With more transparent cost disclosure introduced by regulators, the value for money (VFM) concept for investors takes on special relevance and moves centre stage. I should note that Mediolanum supports the concept of value for money. This is a crucial topic on the regulatory agenda both in the UK and the European Union, where regulators and governments have challenged financial services firms to demonstrate how they are delivering value to clients.

In the UK, this has led to the introduction of consumer duty, fund value assessment reports, and the cost transparency initiative. In the EU, value for money is set to become a key concept within the retail strategy, which is expected to be delivered by the European Commission early next year. 

Value for money can be grouped into three categories: costs and charges, output – defined as risk and return with a focus on the long-term – and quality and service, which refers to features and benefits desired by investors, which may include issues such as the quality of governance or the sustainability of an investment approach. 

The reality is that the concept of value for money, although welcome, will require a significant shift in the operations of asset management companies in order to meet the regulatory requirements. The increasing focus on consumer outcomes will bring fees and performance to the forefront, which in the current market environment will be difficult for many.

"The increasing focus on consumer outcomes will bring fees and performance to the forefront..."

It’s in this environment, however, I believe the sub-advisory model will perform exceptionally well not only in terms of cost but also in terms of performance and access to talent. Access to talent is important because it allows you to quickly adapt to new market conditions by diversifying or changing to different investment strategies and processes. 

Recent data reinforces our view. Sub-advised fund assets in Europe are on course to record an annualised growth rate of 10.4% and reach €3.2 trillion by 2030. This growing trend can lead to more efficient products overall, offering asset managers and distributors more sustainable business through the different market cycles. 

I, therefore, predict that sub-advisory assets will continue to grow, primarily due to an increased focus on fee compression and the need for sponsors to outsource specific investment strategies to the best specialists, which can navigate the worse and most unique market conditions.
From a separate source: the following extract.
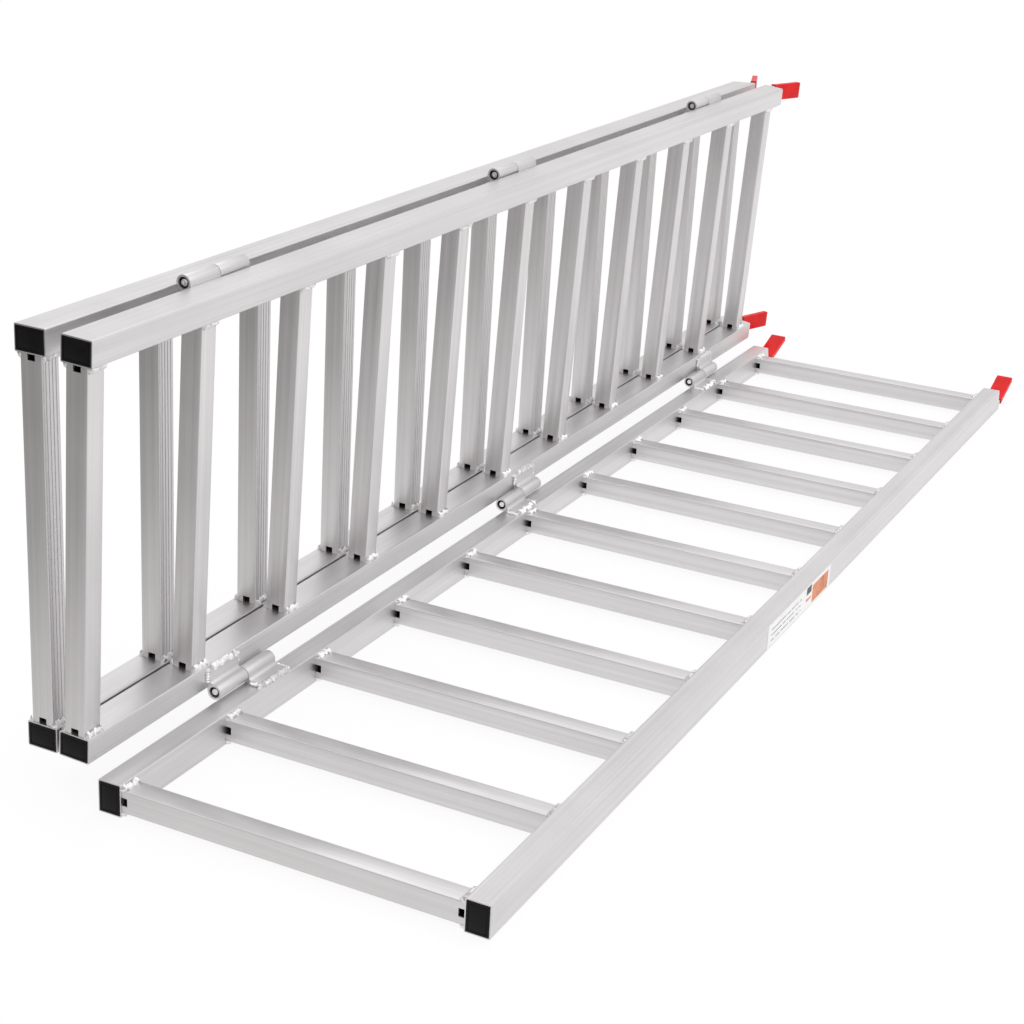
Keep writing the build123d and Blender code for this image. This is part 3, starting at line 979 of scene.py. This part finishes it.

By leveraging the sub-advisory model, asset managers can maintain better margins while taking on more responsibility over investment strategies, as it enables them to change a fund manager if performances do not meet expectations. 

The ongoing focus on cost transparency will inevitably lead to more consolidation in the industry. The resulting M&As will give rise to individuals and teams who are not comfortable with the new structure they find themselves in to move on to set up their own businesses. In other words, new boutique asset managers will be set up by these entrepreneurs. The existence and, indeed, increase of boutique asset managers is important in the context of value for money because boutique managers have the propensity to outperform the broader market primarily due to an alignment of interest. The sub-advisory model would allow managers to leverage this outperformance by increasing their exposure to boutique managers.

All of this is to say value for money as a concept will significantly impact how asset management distribution works, and I expect to see an evolution in the distribution space as a result, with the sub-advisory model quickly becoming a staple in the industry.